Cleaning has always been very therapeutic for me. I also have always felt only I know how to clean my house right and thoroughly- so in the last few years, I tried not to make you feel guilty for not cleaning that much. Plus, you did other things. Like working really hard outside the home, taking out the garbage and recycling, and giving me great, stress-relieving massages on my neck and head- far better than any I'd ever paid for.
You'd always offer to vacuum and then I'd say "I actually enjoy cleaning. So just let me do it. I like it."
This morning, I felt a surge of motivation to clean our living room- to dust and vacuum really well.

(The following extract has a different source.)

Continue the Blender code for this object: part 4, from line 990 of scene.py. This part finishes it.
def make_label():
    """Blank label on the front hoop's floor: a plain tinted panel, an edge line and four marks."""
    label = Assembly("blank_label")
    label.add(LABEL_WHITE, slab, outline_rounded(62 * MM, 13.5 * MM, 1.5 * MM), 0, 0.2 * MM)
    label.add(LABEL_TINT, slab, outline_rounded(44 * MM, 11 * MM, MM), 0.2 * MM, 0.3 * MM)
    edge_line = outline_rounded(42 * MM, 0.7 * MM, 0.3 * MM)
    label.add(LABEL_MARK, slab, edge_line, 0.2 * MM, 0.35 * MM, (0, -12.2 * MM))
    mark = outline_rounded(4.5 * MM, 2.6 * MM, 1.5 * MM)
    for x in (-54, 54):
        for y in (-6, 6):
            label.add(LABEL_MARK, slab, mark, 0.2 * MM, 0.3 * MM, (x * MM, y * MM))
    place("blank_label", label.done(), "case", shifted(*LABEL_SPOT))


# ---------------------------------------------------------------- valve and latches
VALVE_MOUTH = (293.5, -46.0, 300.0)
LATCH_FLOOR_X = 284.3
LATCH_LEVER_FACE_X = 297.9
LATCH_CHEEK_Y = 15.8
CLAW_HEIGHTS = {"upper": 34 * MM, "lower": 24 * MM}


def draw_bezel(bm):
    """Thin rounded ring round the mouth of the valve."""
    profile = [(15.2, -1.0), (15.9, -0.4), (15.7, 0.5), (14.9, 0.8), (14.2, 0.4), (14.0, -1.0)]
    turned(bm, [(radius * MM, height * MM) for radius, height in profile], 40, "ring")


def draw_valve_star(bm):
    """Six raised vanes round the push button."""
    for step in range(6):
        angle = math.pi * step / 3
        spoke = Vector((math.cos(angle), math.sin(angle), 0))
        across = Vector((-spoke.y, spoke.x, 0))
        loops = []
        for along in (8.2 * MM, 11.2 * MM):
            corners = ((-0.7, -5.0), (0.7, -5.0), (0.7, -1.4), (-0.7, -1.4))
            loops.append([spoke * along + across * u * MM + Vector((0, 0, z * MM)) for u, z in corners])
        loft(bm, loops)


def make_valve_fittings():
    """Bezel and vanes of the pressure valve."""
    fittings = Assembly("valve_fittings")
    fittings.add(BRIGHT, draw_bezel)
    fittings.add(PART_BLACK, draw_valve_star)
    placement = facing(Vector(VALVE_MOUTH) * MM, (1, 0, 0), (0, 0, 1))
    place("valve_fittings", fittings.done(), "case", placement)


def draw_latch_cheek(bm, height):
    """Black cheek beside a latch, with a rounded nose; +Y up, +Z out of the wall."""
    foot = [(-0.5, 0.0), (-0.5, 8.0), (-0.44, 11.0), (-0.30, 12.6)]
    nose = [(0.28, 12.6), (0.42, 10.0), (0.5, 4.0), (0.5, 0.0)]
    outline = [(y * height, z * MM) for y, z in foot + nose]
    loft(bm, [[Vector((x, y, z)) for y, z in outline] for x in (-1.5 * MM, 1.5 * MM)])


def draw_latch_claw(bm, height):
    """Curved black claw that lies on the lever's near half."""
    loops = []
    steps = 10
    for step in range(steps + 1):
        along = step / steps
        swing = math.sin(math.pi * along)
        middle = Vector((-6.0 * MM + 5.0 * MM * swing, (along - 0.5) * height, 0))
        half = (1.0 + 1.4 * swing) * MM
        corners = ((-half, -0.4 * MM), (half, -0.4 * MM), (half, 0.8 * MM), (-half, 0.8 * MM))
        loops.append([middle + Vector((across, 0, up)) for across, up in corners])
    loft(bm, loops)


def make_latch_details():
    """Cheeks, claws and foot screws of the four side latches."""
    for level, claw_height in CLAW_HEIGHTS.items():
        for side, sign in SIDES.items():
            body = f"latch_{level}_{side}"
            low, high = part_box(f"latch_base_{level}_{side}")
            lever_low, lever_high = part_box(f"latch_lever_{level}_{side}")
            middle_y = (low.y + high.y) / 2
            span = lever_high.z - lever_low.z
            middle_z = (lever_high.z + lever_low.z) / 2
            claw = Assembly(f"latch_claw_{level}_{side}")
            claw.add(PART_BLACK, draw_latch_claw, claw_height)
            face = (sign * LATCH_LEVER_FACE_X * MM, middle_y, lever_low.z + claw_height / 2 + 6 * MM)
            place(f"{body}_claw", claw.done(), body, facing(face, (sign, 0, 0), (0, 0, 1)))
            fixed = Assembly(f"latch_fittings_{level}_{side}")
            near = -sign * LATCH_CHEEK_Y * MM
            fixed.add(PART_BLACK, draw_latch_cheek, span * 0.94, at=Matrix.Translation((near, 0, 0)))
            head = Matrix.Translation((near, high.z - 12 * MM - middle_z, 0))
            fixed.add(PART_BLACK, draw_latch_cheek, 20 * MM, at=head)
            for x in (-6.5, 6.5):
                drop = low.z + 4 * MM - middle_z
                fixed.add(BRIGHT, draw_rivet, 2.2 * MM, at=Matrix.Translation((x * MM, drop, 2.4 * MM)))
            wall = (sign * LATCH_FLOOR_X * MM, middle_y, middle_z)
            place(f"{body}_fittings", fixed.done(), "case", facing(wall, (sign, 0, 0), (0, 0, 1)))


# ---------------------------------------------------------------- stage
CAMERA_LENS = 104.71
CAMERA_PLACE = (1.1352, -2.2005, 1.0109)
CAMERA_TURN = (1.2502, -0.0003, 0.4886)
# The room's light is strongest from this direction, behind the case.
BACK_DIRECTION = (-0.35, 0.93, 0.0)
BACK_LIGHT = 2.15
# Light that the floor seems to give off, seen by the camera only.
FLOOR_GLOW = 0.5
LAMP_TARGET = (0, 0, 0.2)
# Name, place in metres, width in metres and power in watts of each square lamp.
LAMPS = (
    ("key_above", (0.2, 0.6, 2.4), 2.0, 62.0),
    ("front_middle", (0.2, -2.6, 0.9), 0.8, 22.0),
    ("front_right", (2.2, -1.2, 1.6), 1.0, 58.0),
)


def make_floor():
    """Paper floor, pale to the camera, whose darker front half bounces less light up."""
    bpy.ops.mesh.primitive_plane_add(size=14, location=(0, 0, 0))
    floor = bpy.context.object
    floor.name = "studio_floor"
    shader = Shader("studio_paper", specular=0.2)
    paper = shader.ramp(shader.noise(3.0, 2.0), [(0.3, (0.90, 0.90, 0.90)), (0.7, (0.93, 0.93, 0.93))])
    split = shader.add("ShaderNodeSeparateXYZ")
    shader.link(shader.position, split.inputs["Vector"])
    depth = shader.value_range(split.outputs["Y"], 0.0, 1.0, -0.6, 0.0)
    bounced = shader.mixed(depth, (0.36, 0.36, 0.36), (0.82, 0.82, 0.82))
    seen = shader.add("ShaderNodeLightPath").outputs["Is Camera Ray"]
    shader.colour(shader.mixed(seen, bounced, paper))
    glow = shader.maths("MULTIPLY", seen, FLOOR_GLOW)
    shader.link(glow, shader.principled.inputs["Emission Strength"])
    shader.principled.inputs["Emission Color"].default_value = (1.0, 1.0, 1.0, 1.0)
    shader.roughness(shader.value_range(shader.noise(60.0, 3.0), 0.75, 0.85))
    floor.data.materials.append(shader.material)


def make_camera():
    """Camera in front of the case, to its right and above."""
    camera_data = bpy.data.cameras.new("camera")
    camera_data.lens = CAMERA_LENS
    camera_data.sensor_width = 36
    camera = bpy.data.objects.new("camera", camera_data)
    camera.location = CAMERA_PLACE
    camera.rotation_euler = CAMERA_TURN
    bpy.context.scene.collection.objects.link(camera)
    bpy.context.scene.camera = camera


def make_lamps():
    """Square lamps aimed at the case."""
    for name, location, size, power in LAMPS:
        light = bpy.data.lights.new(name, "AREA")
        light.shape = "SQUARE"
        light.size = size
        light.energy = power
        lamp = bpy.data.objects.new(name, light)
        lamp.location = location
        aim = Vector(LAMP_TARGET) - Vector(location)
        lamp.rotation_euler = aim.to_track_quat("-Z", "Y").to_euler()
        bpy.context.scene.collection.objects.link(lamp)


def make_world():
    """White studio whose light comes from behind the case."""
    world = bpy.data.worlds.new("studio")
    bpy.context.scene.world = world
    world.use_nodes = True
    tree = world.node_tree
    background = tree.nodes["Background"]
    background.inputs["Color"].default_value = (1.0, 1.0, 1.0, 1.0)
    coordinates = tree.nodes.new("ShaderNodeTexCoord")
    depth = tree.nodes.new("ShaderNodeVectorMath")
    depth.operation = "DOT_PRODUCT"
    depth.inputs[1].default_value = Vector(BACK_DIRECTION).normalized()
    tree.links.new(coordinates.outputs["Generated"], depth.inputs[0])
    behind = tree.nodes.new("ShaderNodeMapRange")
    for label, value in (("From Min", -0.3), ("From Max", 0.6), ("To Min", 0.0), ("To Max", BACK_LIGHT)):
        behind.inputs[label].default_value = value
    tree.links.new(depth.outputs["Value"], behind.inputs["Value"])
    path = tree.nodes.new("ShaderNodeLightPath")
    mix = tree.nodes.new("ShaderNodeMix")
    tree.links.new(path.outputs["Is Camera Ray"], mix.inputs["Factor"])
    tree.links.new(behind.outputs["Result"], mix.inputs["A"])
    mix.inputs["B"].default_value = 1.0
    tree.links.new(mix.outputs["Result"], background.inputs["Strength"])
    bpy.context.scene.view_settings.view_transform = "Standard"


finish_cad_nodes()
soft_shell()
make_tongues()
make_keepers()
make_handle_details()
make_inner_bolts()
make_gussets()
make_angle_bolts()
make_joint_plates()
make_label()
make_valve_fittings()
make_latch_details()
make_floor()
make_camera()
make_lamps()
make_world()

My friend Ann volunteered- as she was eager to try out my Electrolux vacuum, but after she did just a little bit, I found myself taking over. She, good friend that she is, wound up cleaning my bathroom- very, very well. That is a good friend.

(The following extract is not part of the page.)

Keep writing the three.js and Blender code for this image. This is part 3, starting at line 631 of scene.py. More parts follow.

So, I dusted every surface, and then got to the vacuuming. Something about the motion of the vacuum back and forth, and especially the sound of particles or food or dirt being sucked up in it- like sparks or static- so satisfying.
For a moment or two- I felt normal- like it was an ordinary day and I was cleaning as usual. But then it was not an ordinary day. Until now though, my home has felt like a crime scene to me- as I wanted to leave most things untouched- wanted to look for dark hairs, fingernails in your nail clipper (I found a few), any remnant of you.
But now, I didn't skip anything but did the most thorough job ever- using different attachments to clean the furniture- taking off all of the couch pillows and getting every last crumb under there. Why should I do it halfway- there is Audrey to think of. She deserves my best. Her sheets were changed, her blanket washed, and her room carefully vacuumed. Everything is in order.